Das dritte Kapitel (153–197) verortet diese Lesart negativer Theo-logie im philosophischen Diskurs, der die miteinander verschränkten Fragen nach Sinn und Faktizität thematisiert: Das menschliche Dasein ist fraglos da und genau darin fragwürdig, in­sofern es auch nicht sein könnte, mithin zwischen dem Nicht-mehr-Sein und dem Noch-nicht-Sein steht. Damit besetzt das Nichts die traditionelle Stelle des Gottesgedankens: Es wird als un­bedingt, unausweichlich und übermächtig erfahren. Neben der Deutung des modernen Nihilismus, wonach das menschliche Da­sein sinnlos ist, so H., gibt es auch die Deutung der negativen Theologie, wonach das menschliche Dasein in der Begegnung mit seiner abgründigen Existenz die sinnstiftende Gegenwart des verborgenen Gottes erfährt. Auf der Linie der negativen Theologie ist die Zwecklosigkeit des menschlichen Daseins dann der Ausdruck seiner Selbstzweckmäßigkeit – und damit seiner wohltuenden Freiheit.
Das vierte Kapitel (199–251) plädiert im Anschluss an die Selbstrelativierung des »linguistic turn« für den gegenwärtig in den Kulturwissenschaften im Kommen stehenden »iconic turn«: Unsere Zeit wird zunehmend von dem Zeichensystem der Bilder be­herrscht. Dies hat nicht nur eine ethische Dimension, so H., sondern auch eine theologische, wenn gefragt wird, was an menschlichen Gottesbildern nicht nur haltlose Einbildung ist. Eine mögliche Antwort findet H. in der cusanischen Abhandlung »De visione Dei«: In einer bildtheoretischen Gottesrede können Vollzug und Bestimmtheit in einer »Performance« zusammenfallen.
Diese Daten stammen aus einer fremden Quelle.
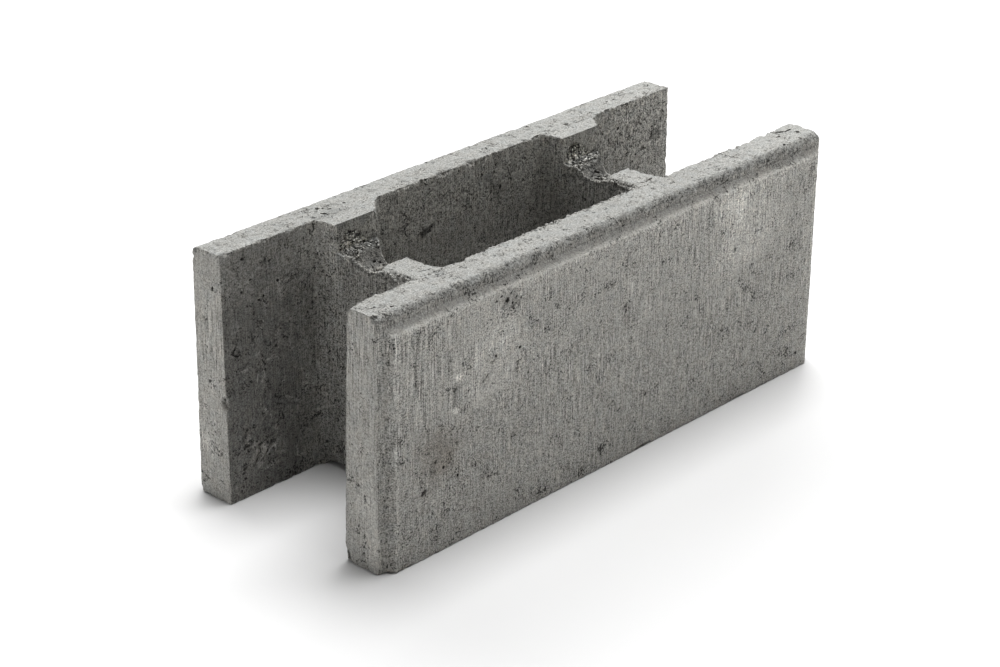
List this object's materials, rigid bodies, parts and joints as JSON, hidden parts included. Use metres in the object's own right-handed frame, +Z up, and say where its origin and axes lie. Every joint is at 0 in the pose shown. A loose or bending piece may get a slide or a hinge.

Dabei wird die Frage nach der Wahrheit entsubstantialisiert, insofern sie an die Kontextualität einer performativen Praxis verwiesen ist.
Das fünfte Kapitel (237–251) ist vor dem Hintergrund autobiographischen Erlebens ein eindringliches Plädoyer für das zuvor Dargelegte. So weigert sich H., die Fremdheit des Gottes der negativen Theologie abzumildern und auf eine die Theodizeeproblematik und Willensproblematik versöhnende Weise zu verrechnen.
Bilanzierend sind m. E. insbesondere zwei miteinander verknüpf­te Pointen hervorzuheben, nämlich erstens die Verschränkung von bildlicher Fokussierung und entzogener Gottespräsenz sowie zweitens die Verschränkung von negationsbestimmter Er­fahrung und kontrafaktischem Gottesgedanken. Anzufragen sind m. E. insbesondere zwei Punkte, nämlich erstens die Frage, ob die weltliche Nichtnotwendigkeit nicht noch stärker in die Konstruktion der internen Struktur des Gottesgedankens zu verfolgen ist, und zweitens die Frage, warum das teilweise dezidiert vorhandene Bewusstsein gegenwärtiger Bildtheorie, eine Erbin negativer Theo logie zu sein, nicht noch mehr systematisch einbezogen wird. Anzumerken sind m. E. insbesondere zwei Affinitäten, die nicht eigens un­terstrichen werden, nämlich erstens die Möglichkeit einer Verbindung mit Luthers Kreuzestheologie (über das Motiv vom »Rücken« Gottes, insofern Gott allein a posteriori erschlossen ist) und zweitens die Möglichkeit einer Verbindung mit spätidealistischen Theorien des Absoluten (die bei Fichte und Schelling die Bildthematik in ihrer grenzdialektischen Erscheinung aufnehmen können).
Insgesamt ist die Studie ein pointiert formulierter, intellektuell ansprechender und zeitdiagnostisch anschlussfähiger Entwurf einer negativen Theologie, der unbedingt Beachtung verdient.